Implementation details

The OpenStack scheduler is based on the local scheduler, using its special queue processing.

Processing the queue is modified to first check, at most every 1 min, that all OpenStack servers we have spawned and expect to be up, can still be ssh’d to, trigger user warnings if not (and remove user warnings if things get better).

The standard queue processing loop is also altered to take in to account known quota limits when deciding what will fit into remaining resources.

To run a command with Y resource requirements: the following is out-dated

  1. Check existing ssh-able servers to see if they have space for Y.

  2. If 1 has, allocate that Y resources are now used on that server, and run the command on that server in an ssh session.

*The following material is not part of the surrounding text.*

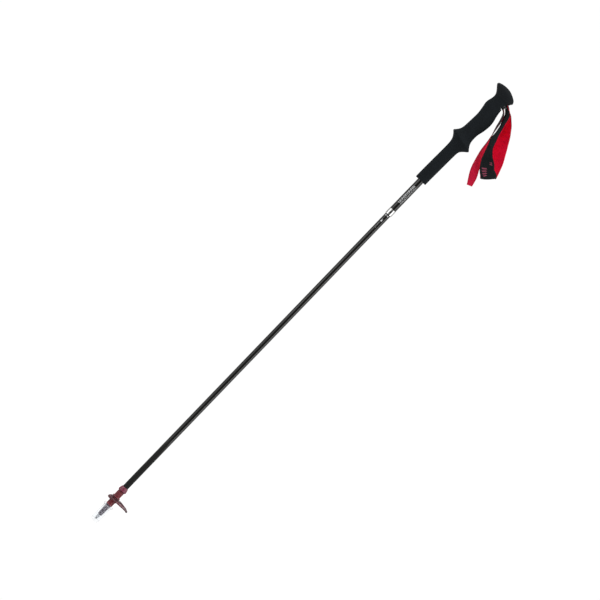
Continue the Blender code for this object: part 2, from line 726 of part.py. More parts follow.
def build_basket(materials, basket):
    shank_bore = 6.3 + GAP
    hub = [
        (shank_bore, HUB_FOOT),
        (7.6, HUB_FOOT),
        (8.0, HUB_FOOT + 0.5),
        (8.0, 60.8),
        (9.5, 61.8),
        (9.5, 64.0),
        (10.0, 64.4),
        (10.0, 66.3),
        (9.5, 66.7),
        (9.5, 69.4),
        (8.0, 69.4),
        (8.0, HUB_TOP - 0.5),
        (7.6, HUB_TOP - 0.2),
        (shank_bore, HUB_TOP - 0.2),
    ]
    add_piece("basket_hub", turned(hub, closed=True), materials["red_plastic"], basket)
    ring = [(DISC_BORE, 72.4), (10.0, 72.4), (10.3, 72.9), (9.9, 74.4), (9.2, 74.9), (DISC_BORE, 74.9)]
    add_piece("basket_snap_ring", turned(ring, closed=True), materials["red_plastic"], basket)

    mesh_data = bmesh.new()
    rings = []
    for share, z, drop in DISC_SECTION:
        angles = [2 * math.pi * i / DISC_SEGMENTS for i in range(DISC_SEGMENTS)]
        rings.append([mesh_data.verts.new((*disc_point(a, share), z - drop * lip_depth(a))) for a in angles])
    join_rings(mesh_data, rings, closed=True)
    disc = add_piece("basket_disc", mesh_data, materials["basket_plastic"], basket)
    for number, window in enumerate(WINDOWS, start=1):
        opening = prism(window_outline(*window), "Z", HUB_FOOT, HUB_TOP)
        combine(disc, add_cutter("cut_window_%d" % number, opening, basket))


# ---------------------------------------------------------------- tip protector

def build_protector(materials, protector):
    """A thin clear cap that pushes on from below: a ring stops at the flange, and a socket takes the steel neck."""
    stop_top = FLANGE_FOOT - GAP
    socket_top = FERRULE_FOOT - 0.8
    floor = TIP_FOOT - 0.4
    cap = [
        (0, 0),
        (5.0, 0),
        (8.6, 1.2),
        (9.9, 4.5),
        (10.0, 43.0),
        (11.2, 44.6),
        (13.2, 46.0),
        (13.4, 48.6),
        (12.6, 50.0),
        (11.2, 50.0),
        (10.6, stop_top + 3),
        (7.5, stop_top + 2),
        (7.5, stop_top),
        (6.3, stop_top),
        (6.3, stop_top - 1.5),
        (8.9, stop_top - 3),
        (8.8, floor + 2.5),
        (7.6, floor + 1.4),
        (4.7, floor + 1.4),
        (4.6, socket_top),
        (3.5, socket_top),
        (3.4, TIP_FOOT + 4),
        (2.7, floor),
        (0, floor),
    ]
    add_piece("tip_protector", turned(cap), materials["clear_plastic"], protector)


def clear_scene():
    for item in list(bpy.data.objects):
        bpy.data.objects.remove(item, do_unlink=True)


def main():
    clear_scene()
    materials = make_materials()
    pin = (PIN_X, 0, PIN_Z)
    axis_at_lock = (0, 0, (LOCK_FOOT + LOCK_TOP) / 2)
    axis_at_tip = (0, 0, HUB_FOOT)

    grip = make_body("grip", (0, 0, 0))
    wedge = make_body("wedge", pin, grip)
    strap = make_body("strap", pin, wedge)
    expander = make_body("expander", axis_at_lock, grip)
    cone = make_body("cone", axis_at_lock, expander)
    lower = make_body("lower_section", axis_at_lock, expander)
    basket = make_body("basket", axis_at_tip, lower)
    protector = make_body("protector", axis_at_tip, lower)

    build_grip(materials, grip)
    build_upper_tube(materials, grip)
    build_strap(materials, wedge, strap)
    build_lock(materials, expander, cone, lower)
    build_lower_section(materials, lower)
    build_basket(materials, basket)
    build_protector(materials, protector)


main()
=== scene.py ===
"""The looks of the two-section ski pole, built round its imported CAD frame.

Outline points are in millimetres in the row frame, and MM turns them into metres. The pole's axis is Z, the
strap hangs on the +X side, and the camera looks along +Y with the pole leaning to the right.
"""

import json
import math

import bmesh
import bpy
import numpy as np
from mathutils import Matrix, Vector

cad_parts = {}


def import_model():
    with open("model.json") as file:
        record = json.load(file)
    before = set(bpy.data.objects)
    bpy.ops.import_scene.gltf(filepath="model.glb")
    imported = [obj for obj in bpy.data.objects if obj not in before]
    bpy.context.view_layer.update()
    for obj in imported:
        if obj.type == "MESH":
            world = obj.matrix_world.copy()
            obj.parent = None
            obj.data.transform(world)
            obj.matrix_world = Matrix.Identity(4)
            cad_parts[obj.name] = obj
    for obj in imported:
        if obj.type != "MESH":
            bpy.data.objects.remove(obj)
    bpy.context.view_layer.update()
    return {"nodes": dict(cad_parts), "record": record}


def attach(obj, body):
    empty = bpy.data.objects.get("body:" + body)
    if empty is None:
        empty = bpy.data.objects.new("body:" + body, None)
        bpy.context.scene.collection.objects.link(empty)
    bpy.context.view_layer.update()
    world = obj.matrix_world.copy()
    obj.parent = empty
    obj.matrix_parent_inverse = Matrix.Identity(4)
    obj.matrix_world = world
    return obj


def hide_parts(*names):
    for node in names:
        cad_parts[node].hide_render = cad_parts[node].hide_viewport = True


MM = 0.001
SMOOTH_ANGLE = math.radians(38)
CLOTH_ANGLE = math.radians(60)  # cloth shades smooth over sharper bends
ROUND = 96


# ---------------------------------------------------------------- node materials

FINISHES = {}  # every node material by name


def connect(tree, value, target):
    """Sets an input to a value, or links it where the value is another node's output."""
    if isinstance(value, bpy.types.NodeSocket):
        tree.links.new(value, target)
    else:
        target.default_value = value


def add_node(tree, kind, inputs=None, **settings):
    """A node with its settings, and its inputs connected by name or number."""
    made = tree.nodes.new(kind)
    for name, value in settings.items():
        setattr(made, name, value)
    for socket, value in (inputs or {}).items():
        connect(tree, value, made.inputs[socket])
    return made


def color_ramp(tree, source, stops):
    """The colour at source between stops of (position, colour)."""
    made = add_node(tree, "ShaderNodeValToRGB", {"Fac": source})
    band = made.color_ramp
    while len(band.elements) < len(stops):
        band.elements.new(0.5)
    for element, (position, color) in zip(band.elements, stops):
        element.position = position
        element.color = (*color, 1.0)
    return made.outputs["Color"]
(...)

  3. Otherwise, see if there’s space on a sever we have queued to spawn, and if so assign it to that “standin” server.

  4. Otherwise, figure out the cheapest flavor that supports Y, and spawn a new server, except that we wait for prior spawn requests to complete first, forming a spawn queue.

  5. When a server has spawned (but not yet finished powering up), trigger the spawning of the next server in the queue.

  6. Wait for boot up, run user boot script, copy over wr executable.

  7. Allocate this job and any standin jobs to this server, then run the command via an ssh session.

When all the commands it ran via ssh sessions on a spawned server exit (ie. when all those runners can no longer find matching jobs in the manager’s queue), a countdown is started (of length equal to the –cloud_keepalive argument to wr manager start), and on completion the server is destroyed, which is how scale down occurs.

When a single command exits, the scheduler deallocates Y resources from it and triggers a processing of the queue, which will now see the free space on the server and have the potential to run a new command there.